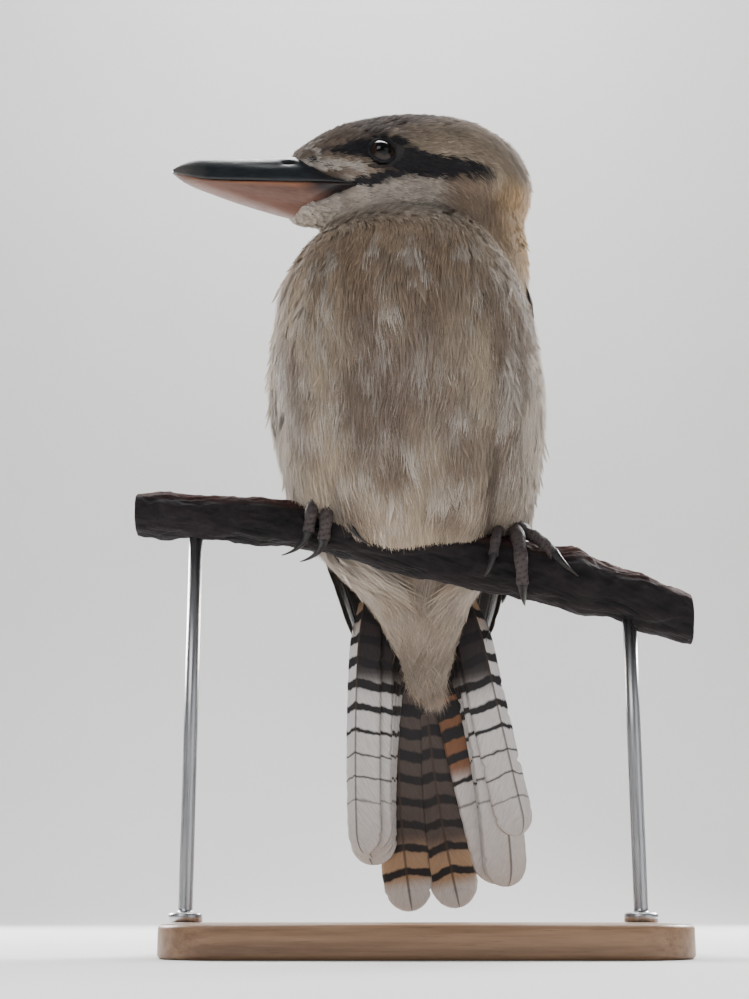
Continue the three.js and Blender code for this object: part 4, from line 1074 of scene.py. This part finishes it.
s = Surface("eye", 0.06, Specular_IOR_Level=0.32)
iris = s.mix(s.spread(s.noise(s.node("CombineXYZ", {"X": s.attribute("round"), "Y": s.attribute("polar")}).outputs[0],
                              9, 4), 0.3, 0.7), (0.012, 0.007, 0.005), (0.036, 0.019, 0.011))
iris = s.mix(s.spread(s.attribute("polar"), 0.56, 0.50), iris, (0.002, 0.002, 0.002))
eye_material = s.finish(s.mix(s.spread(s.attribute("polar"), 0.82, 0.92), iris, (0.008, 0.006, 0.005)))
s = Surface("lid skin", 0.65, Specular_IOR_Level=0.2)
fold = s.noise(s.place(), 1400, 4, 0.7)
lid_skin = s.finish(s.mix(s.spread(fold, 0.35, 0.65), (0.006, 0.006, 0.008), (0.022, 0.021, 0.023)), fold, 0.6, 0.0003)
eyes = {side: (eye(side, name), lids(side, name + "_lids")) for side, name in ((1, "left_eye"), (-1, "right_eye"))}
print("eyes and their lids:", sum(len(pair) for pair in eyes.values()))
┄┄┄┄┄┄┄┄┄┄
WORK INSTRUCTIONS: Print the material above once more, exactly.

IN RESPONSE:
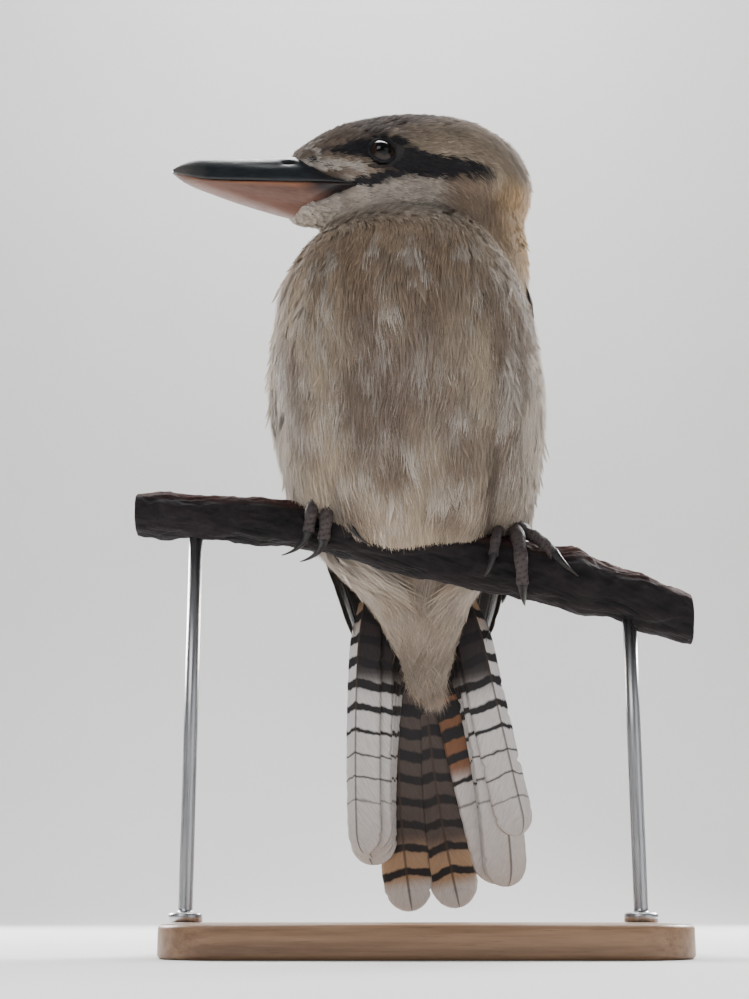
Continue the three.js and Blender code for this object: part 4, from line 1074 of scene.py. This part finishes it.
s = Surface("eye", 0.06, Specular_IOR_Level=0.32)
iris = s.mix(s.spread(s.noise(s.node("CombineXYZ", {"X": s.attribute("round"), "Y": s.attribute("polar")}).outputs[0],
                              9, 4), 0.3, 0.7), (0.012, 0.007, 0.005), (0.036, 0.019, 0.011))
iris = s.mix(s.spread(s.attribute("polar"), 0.56, 0.50), iris, (0.002, 0.002, 0.002))
eye_material = s.finish(s.mix(s.spread(s.attribute("polar"), 0.82, 0.92), iris, (0.008, 0.006, 0.005)))
s = Surface("lid skin", 0.65, Specular_IOR_Level=0.2)
fold = s.noise(s.place(), 1400, 4, 0.7)
lid_skin = s.finish(s.mix(s.spread(fold, 0.35, 0.65), (0.006, 0.006, 0.008), (0.022, 0.021, 0.023)), fold, 0.6, 0.0003)
eyes = {side: (eye(side, name), lids(side, name + "_lids")) for side, name in ((1, "left_eye"), (-1, "right_eye"))}
print("eyes and their lids:", sum(len(pair) for pair in eyes.values()))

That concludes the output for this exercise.